▼

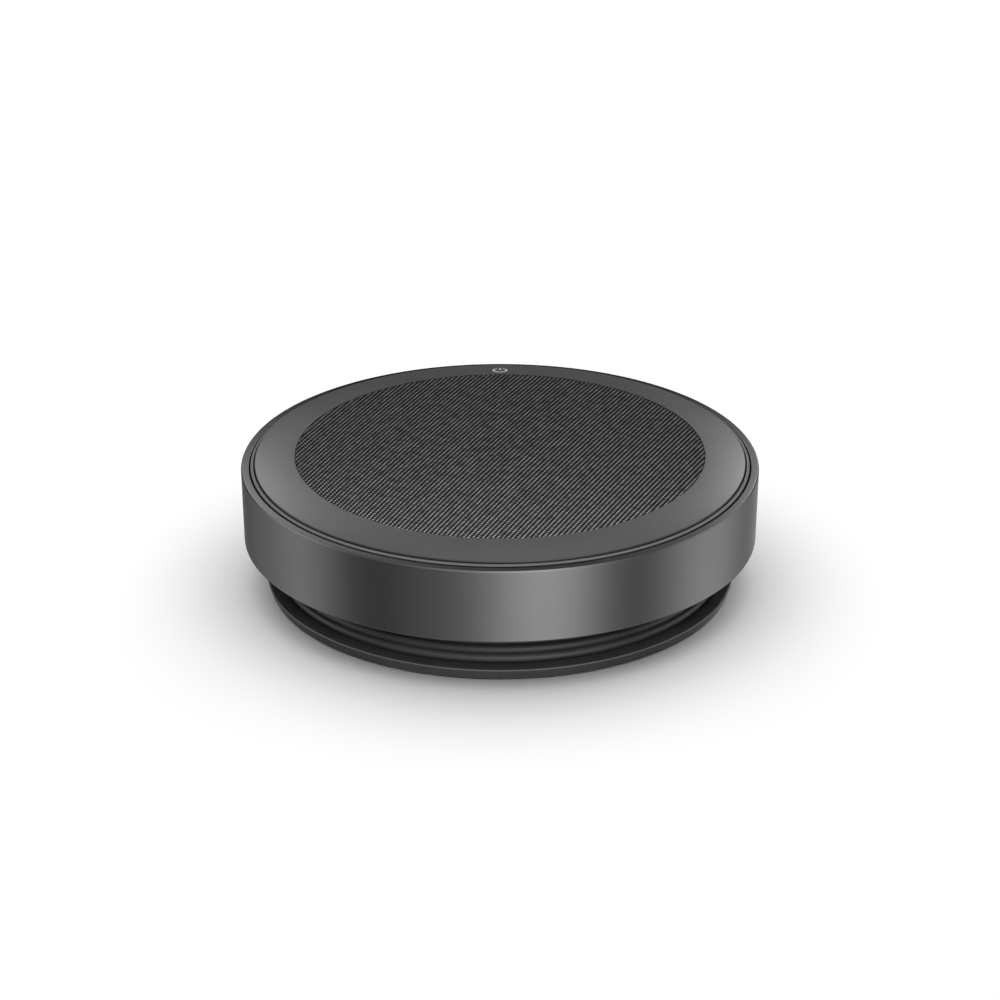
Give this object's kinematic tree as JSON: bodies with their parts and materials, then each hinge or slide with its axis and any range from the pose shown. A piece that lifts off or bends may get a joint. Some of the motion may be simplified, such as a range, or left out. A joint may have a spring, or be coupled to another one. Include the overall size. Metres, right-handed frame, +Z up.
{
  "type": "conference speakerphone",
  "caption": "Round portable conference speakerphone with a fabric grille, a touch ring, a satin metal band and a USB cable wound on its neck.",
  "frame": {"origin": "centre of the face it rests on, at the bottom of the rubber foot", "axes": "+Z up along the axis of the puck; +Y to the back, where the power symbol is; +X to the right"},
  "size_m": [0.1324, 0.1325, 0.0365],
  "materials": {
    "satin_metal": "satin anodised, dark silver",
    "light_diffuser": "translucent, fine matt",
    "touch_plastic": "satin moulded, dark grey",
    "power_mark": "translucent light grey",
    "sensor_film": "amber flexible film",
    "grille_cloth": "fine twill weave, dark grey",
    "inner_plastic": "moulded, black",
    "shell_plastic": "moulded, fine spark texture, black",
    "seal_rubber": "plain black",
    "foot_plastic": "satin moulded, dark grey",
    "foot_rubber": "matt black",
    "screw_steel": "zinc plated",
    "circuit_board": "solder mask, green",
    "can_steel": "tin plated",
    "header_nylon": "natural nylon",
    "antenna_ceramic": "glazed",
    "battery_foil": "laminated foil",
    "basket_steel": "black paint",
    "seal_foam": "closed-cell foam",
    "surround_rubber": "smooth black",
    "cone_paper": "pressed pulp, black",
    "coil_copper": "enamelled winding",
    "spider_cloth": "resin-set cloth",
    "motor_iron": "zinc plated",
    "ferrite": "ground, dark grey",
    "cable_jacket": "satin black",
    "plug_grip": "satin moulded, black",
    "cradle_plastic": "moulded, black"
  },
  "bodies": {
    "housing": {"battery_pack": "battery_foil", "battery_tray": "inner_plastic", "cable_gland": "cable_jacket", "cable_header": "header_nylon", "cable_tail": "cable_jacket", "chamber_seal": "seal_foam", "chassis_screw_1": "screw_steel", "chassis_screw_2": "screw_steel", "chassis_screw_3": "screw_steel", "chassis_screw_4": "screw_steel", "foot_plate": "foot_plastic", "foot_screw_1": "screw_steel", "foot_screw_2": "screw_steel", "foot_screw_3": "screw_steel", "foot_screw_4": "screw_steel", "grille_fabric": "grille_cloth", "grille_plate": "inner_plastic", "led_board": "circuit_board", "light_ring": "light_diffuser", "lower_shell": "shell_plastic", "magnet": "ferrite", "magnet_top_plate": "motor_iron", "main_pcb": "circuit_board", "mic_gasket_1": "seal_rubber", "mic_gasket_2": "seal_rubber", "mic_gasket_3": "seal_rubber", "mic_gasket_4": "seal_rubber", "microphone_1": "can_steel", "microphone_2": "can_steel", "microphone_3": "can_steel", "microphone_4": "can_steel", "outer_band": "satin_metal", "plug_cradle": "cradle_plastic", "power_icon": "power_mark", "radio_antenna": "antenna_ceramic", "rubber_foot": "foot_rubber", "shell_seal": "seal_rubber", "shield_can": "can_steel", "speaker_basket": "basket_steel", "speaker_chamber": "inner_plastic", "speaker_gasket": "seal_foam", "speaker_screw_1": "screw_steel", "speaker_screw_2": "screw_steel", "speaker_screw_3": "screw_steel", "speaker_screw_4": "screw_steel", "speaker_spider": "spider_cloth", "speaker_surround": "surround_rubber", "touch_ring": "touch_plastic", "touch_sensor": "sensor_film", "upper_chassis": "inner_plastic", "usb_cable": "cable_jacket", "yoke": "motor_iron"},
    "diaphragm": {"speaker_cone": "cone_paper", "dust_cap": "cone_paper", "voice_coil": "coil_copper"},
    "plug": {"plug_body": "plug_grip", "plug_shell": "can_steel"}
  },
  "joints": [
    {"name": "cone_travel", "type": "slide", "parent": "housing", "child": "diaphragm", "axis": [0, 0, 1], "range_m": [-0.0025, 0.0025], "stiffness_N_per_m": 1500, "deforming": ["speaker_surround", "speaker_spider"]},
    {"name": "plug_pull", "type": "slide", "parent": "housing", "child": "plug", "axis": [0.342, 0.9397, 0], "range_m": [0, 0.012], "deforming": ["cable_tail"]}
  ]
}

▲

What you have to do:
Recite the full listing above exactly.

Expected answer:
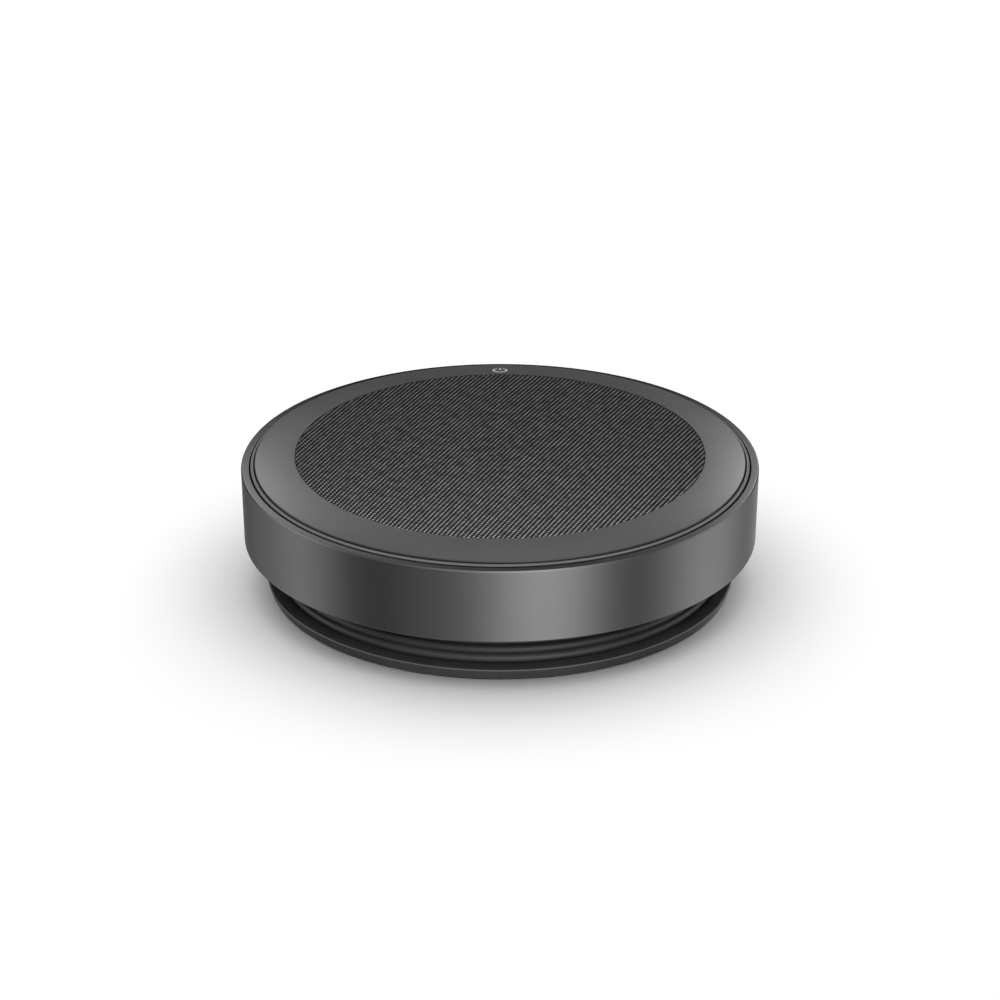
Give this object's kinematic tree as JSON: bodies with their parts and materials, then each hinge or slide with its axis and any range from the pose shown. A piece that lifts off or bends may get a joint. Some of the motion may be simplified, such as a range, or left out. A joint may have a spring, or be coupled to another one. Include the overall size. Metres, right-handed frame, +Z up.
{
  "type": "conference speakerphone",
  "caption": "Round portable conference speakerphone with a fabric grille, a touch ring, a satin metal band and a USB cable wound on its neck.",
  "frame": {"origin": "centre of the face it rests on, at the bottom of the rubber foot", "axes": "+Z up along the axis of the puck; +Y to the back, where the power symbol is; +X to the right"},
  "size_m": [0.1324, 0.1325, 0.0365],
  "materials": {
    "satin_metal": "satin anodised, dark silver",
    "light_diffuser": "translucent, fine matt",
    "touch_plastic": "satin moulded, dark grey",
    "power_mark": "translucent light grey",
    "sensor_film": "amber flexible film",
    "grille_cloth": "fine twill weave, dark grey",
    "inner_plastic": "moulded, black",
    "shell_plastic": "moulded, fine spark texture, black",
    "seal_rubber": "plain black",
    "foot_plastic": "satin moulded, dark grey",
    "foot_rubber": "matt black",
    "screw_steel": "zinc plated",
    "circuit_board": "solder mask, green",
    "can_steel": "tin plated",
    "header_nylon": "natural nylon",
    "antenna_ceramic": "glazed",
    "battery_foil": "laminated foil",
    "basket_steel": "black paint",
    "seal_foam": "closed-cell foam",
    "surround_rubber": "smooth black",
    "cone_paper": "pressed pulp, black",
    "coil_copper": "enamelled winding",
    "spider_cloth": "resin-set cloth",
    "motor_iron": "zinc plated",
    "ferrite": "ground, dark grey",
    "cable_jacket": "satin black",
    "plug_grip": "satin moulded, black",
    "cradle_plastic": "moulded, black"
  },
  "bodies": {
    "housing": {"battery_pack": "battery_foil", "battery_tray": "inner_plastic", "cable_gland": "cable_jacket", "cable_header": "header_nylon", "cable_tail": "cable_jacket", "chamber_seal": "seal_foam", "chassis_screw_1": "screw_steel", "chassis_screw_2": "screw_steel", "chassis_screw_3": "screw_steel", "chassis_screw_4": "screw_steel", "foot_plate": "foot_plastic", "foot_screw_1": "screw_steel", "foot_screw_2": "screw_steel", "foot_screw_3": "screw_steel", "foot_screw_4": "screw_steel", "grille_fabric": "grille_cloth", "grille_plate": "inner_plastic", "led_board": "circuit_board", "light_ring": "light_diffuser", "lower_shell": "shell_plastic", "magnet": "ferrite", "magnet_top_plate": "motor_iron", "main_pcb": "circuit_board", "mic_gasket_1": "seal_rubber", "mic_gasket_2": "seal_rubber", "mic_gasket_3": "seal_rubber", "mic_gasket_4": "seal_rubber", "microphone_1": "can_steel", "microphone_2": "can_steel", "microphone_3": "can_steel", "microphone_4": "can_steel", "outer_band": "satin_metal", "plug_cradle": "cradle_plastic", "power_icon": "power_mark", "radio_antenna": "antenna_ceramic", "rubber_foot": "foot_rubber", "shell_seal": "seal_rubber", "shield_can": "can_steel", "speaker_basket": "basket_steel", "speaker_chamber": "inner_plastic", "speaker_gasket": "seal_foam", "speaker_screw_1": "screw_steel", "speaker_screw_2": "screw_steel", "speaker_screw_3": "screw_steel", "speaker_screw_4": "screw_steel", "speaker_spider": "spider_cloth", "speaker_surround": "surround_rubber", "touch_ring": "touch_plastic", "touch_sensor": "sensor_film", "upper_chassis": "inner_plastic", "usb_cable": "cable_jacket", "yoke": "motor_iron"},
    "diaphragm": {"speaker_cone": "cone_paper", "dust_cap": "cone_paper", "voice_coil": "coil_copper"},
    "plug": {"plug_body": "plug_grip", "plug_shell": "can_steel"}
  },
  "joints": [
    {"name": "cone_travel", "type": "slide", "parent": "housing", "child": "diaphragm", "axis": [0, 0, 1], "range_m": [-0.0025, 0.0025], "stiffness_N_per_m": 1500, "deforming": ["speaker_surround", "speaker_spider"]},
    {"name": "plug_pull", "type": "slide", "parent": "housing", "child": "plug", "axis": [0.342, 0.9397, 0], "range_m": [0, 0.012], "deforming": ["cable_tail"]}
  ]
}